In 1980 Clear Light of Day was shortlisted for the Man Booker Prize, although it did not win.
The primary manifestations of music in the book are Baba’s gramophone, Dr. Biswas’s musical inclinations, and Mulk’s singing at the end of the book. The idea of music relating to life experiences is present. Baba constantly playing his gramophone at the same volume with the same records shows the stagnation of his development. Dr. Biswas refinement in musical taste shows the personal refinement he learned in Europe. Mulk and the Guru show that while life alters our experiences, we are still the same people; as they used the same style but with different experiences shaping their performance.
This is confirmed by Mulk complaining about his sisters sending away his musicians, like the partition of India. But the musicians return at the end of the book to accompany Mulk at the end of the book.
Tara also mentions her daughters' music but says it develops with their growth.
Of particular Interest is what music Desai has Baba play; all the records are from the same time period and he never gets any new ones. But the most potent of these songs seems to be "Don't Fence Me In", performed by Bing Crosby. Every primary character in the book with the exception of Bim finds some way to escape. A song about being free, however, is what angers the one character who, on the surface, had no desire to do so.

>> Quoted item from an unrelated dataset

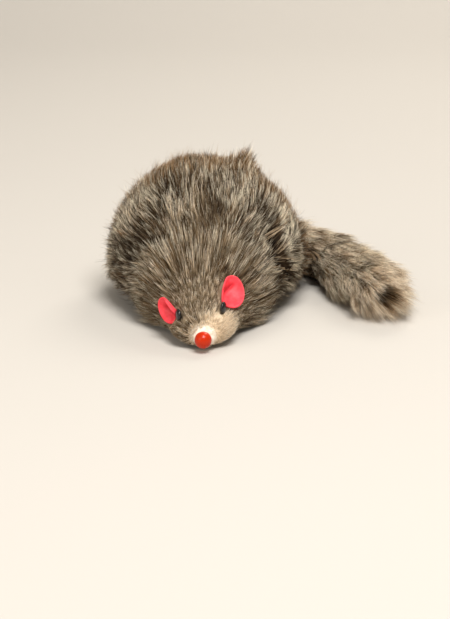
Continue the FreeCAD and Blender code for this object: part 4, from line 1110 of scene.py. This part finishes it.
# Each light's place, what it points at, its size, its power and its tint.
LIGHTS = {
    "key_light": ((0.14, -0.42, 0.82), BODY_MIDDLE, 0.5, 9.5, (1.0, 0.97, 0.93)),
    "fill_light": ((-0.7, -0.6, 0.4), BODY_MIDDLE, 0.7, 2.0, (1.0, 0.95, 0.88)),
    "back_light": ((0.30, 0.6, 0.6), HAUNCHES, 0.4, 3.0, (1.0, 0.94, 0.86)),
}


def area_light(name, place, target, size, power, tint):
    """A round soft light at place that points at target."""
    lamp = bpy.data.lights.new(name, "AREA")
    lamp.shape = "DISK"
    lamp.size = size
    lamp.energy = power
    lamp.color = tint
    obj = new_object(name, lamp)
    obj.location = place
    obj.rotation_euler = (target - Vector(place)).to_track_quat("-Z", "Y").to_euler()
    return obj


def studio():
    """A pale floor that curves up behind, soft lights and an even pale surround."""
    half_width, front, bend, radius, top = 2.0, -1.5, 0.55, 0.4, 1.6
    bend_steps = 12
    profile = [(front, 0.0), (bend, 0.0)]
    for step in range(1, bend_steps + 1):
        turn = step / bend_steps * math.pi / 2
        profile.append((bend + radius * math.sin(turn), radius * (1 - math.cos(turn))))
    profile.append((bend + radius, top))
    shape = bmesh.new()
    rows = []
    for y, z in profile:
        rows.append([shape.verts.new((x, y, z + FLOOR_HEIGHT)) for x in (-half_width, half_width)])
    for near, far in zip(rows, rows[1:]):
        shape.faces.new((near[0], near[1], far[1], far[0]))
    mesh = smooth_mesh("floor", shape)
    backdrop = Look("backdrop")
    backdrop.set(Base_Color=colour(200, 196, 190), Roughness=0.85, Specular_IOR_Level=0.2)
    mesh.materials.append(backdrop.material)
    floor = new_object("floor", mesh)
    lights = [area_light(name, *settings) for name, settings in LIGHTS.items()]
    world = bpy.data.worlds.new("surround")
    world.use_nodes = True
    surround = world.node_tree.nodes["Background"]
    surround.inputs["Color"].default_value = colour(224, 217, 206)
    surround.inputs["Strength"].default_value = 0.55
    bpy.context.scene.world = world
    bpy.context.scene.view_settings.view_transform = "Standard"


def camera():
    """A long-lens view from in front, slightly above, as wide as the mouse with its tail."""
    target = Vector((7.6, -11.3, 1.3)) * MM
    distance, lift, view_height = 0.8, math.radians(17), 0.225
    lens = bpy.data.cameras.new("camera")
    lens.sensor_width = 36.0
    lens.lens = lens.sensor_width * distance / view_height
    lens.clip_start = 0.01
    obj = new_object("camera", lens)
    obj.location = target + Vector((0, -math.cos(lift), math.sin(lift))) * distance
    obj.rotation_euler = (target - obj.location).to_track_quat("-Z", "Y").to_euler()
    bpy.context.scene.camera = obj


# ---------------------------------------------------------------- build


def strands(full, quick):
    return full


finish_cad_nodes()
body_undercoat()
body_fur(
    "body_wool", strands(26000, quick=12000), reach=0.86, thickness=0.14 * MM, looseness=0.0,
    points=4, tuft_size=8, pull=0.6,
)
body_fur(
    "body_fur", strands(44000, quick=16000), reach=1.0, thickness=0.085 * MM, looseness=0.04,
    points=5, tuft_size=5, pull=0.6,
)
body_fur(
    "body_wisps", strands(2600, quick=800), reach=1.12, thickness=0.05 * MM, looseness=0.4,
    points=6, tuft_size=8, pull=0.4,
)
key_fur(strands(6000, quick=2200))
face_undercoat()
face_fur(strands(18000, quick=8000))
nose_pad()
ear("left", 1)
ear("right", -1)
tail_undercoat()
tail_fur(strands(28000, quick=12000))
studio()
camera()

Each of the languages in Clear Light of Day represents different things. Urdu is the language of culture, refinement, and knowledge. Hindi is considered every day, mundane and banal. Additionally the repeated examples of poetry emphasize the beauty of the one language compared to the other as more often than not they are in Urdu. Raja expounds how an Urdu poet could do that in a single couplet. Urdu symbolizes Raja and the Ali’s culture and sophistication.